O questionamento sobre essa questão moral pode ser mais encorajador do que parece, disse Rodin. “Uma pesquisa do Instituto Gallup, feita nos Estados Unidos em 2006, mostrou que a grande maioria dos entrevistados não concordaria com a ‘tortura light', mesmo que para salvar milhares de vidas numa situação de bomba-relógio. Uma outra perspectiva é analisar as leis que a comunidade democrática aprovou. O Brasil e também os Estados Unidos têm o compromisso institucional de rejeição à tortura. E, quanto aos valores, eles podem ser vistos de dois ângulos. Num deles, os valores representam certas preferências que podem mudar conforme a ocasião. No outro, representam certas preferências que não se mudam assim do dia para a noite, como a liberdade e a democracia, por exemplo. Estas últimas são compromissos que funcionam como razões e fundamentos para uma rede de outros compromissos e fatos sociais.”

Rodin remeteu seu discurso para a pergunta feita no dia anterior, sobre o seu próprio comportamento numa situação prática de bomba-relógio. É possível que “fizesse qualquer coisa para preservar minha família e meus filhos. Mas isso não diz nada sobre o arcabouço legal e ético que eu quero para a sociedade em que eu vivo.

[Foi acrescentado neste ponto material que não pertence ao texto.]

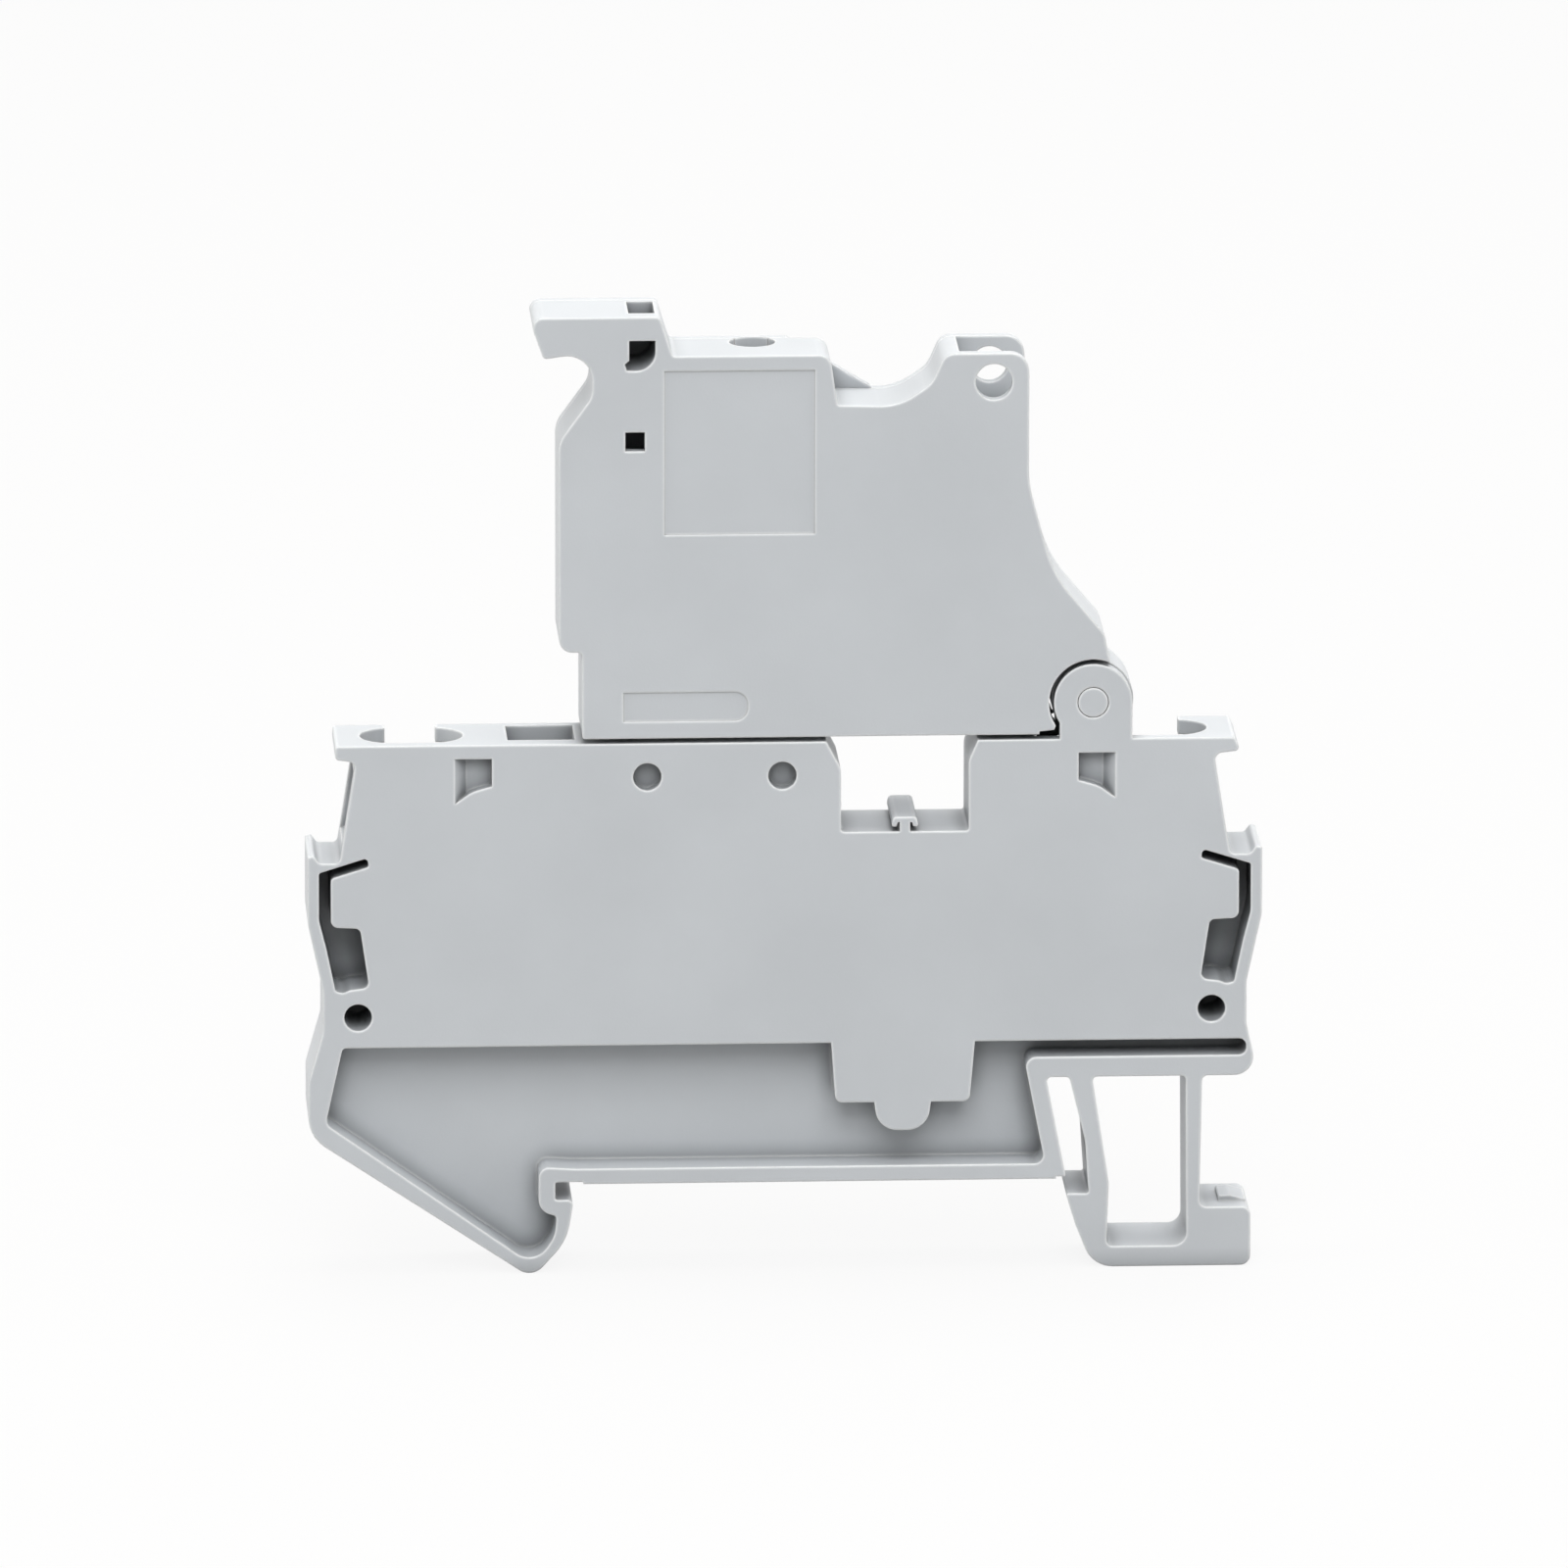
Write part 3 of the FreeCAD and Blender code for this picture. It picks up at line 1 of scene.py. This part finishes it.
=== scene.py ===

Portanto, a pergunta certa seria: que tipo de leis eu posso querer caso eu ou minha família venhamos a ser vítimas de tortura?”. Rodin disse que a aceitação da tortura tem uma ressonância profunda. “Tony Blair e Bush argumentam que o terrorismo é uma ameaça aos valores democráticos. Mas valores não são algo que se possa ameaçar com bombas. Por outro lado, a tortura funciona contra os nossos valores, pois somos nós que podemos enfraquecer e superar nossos valores”, disse.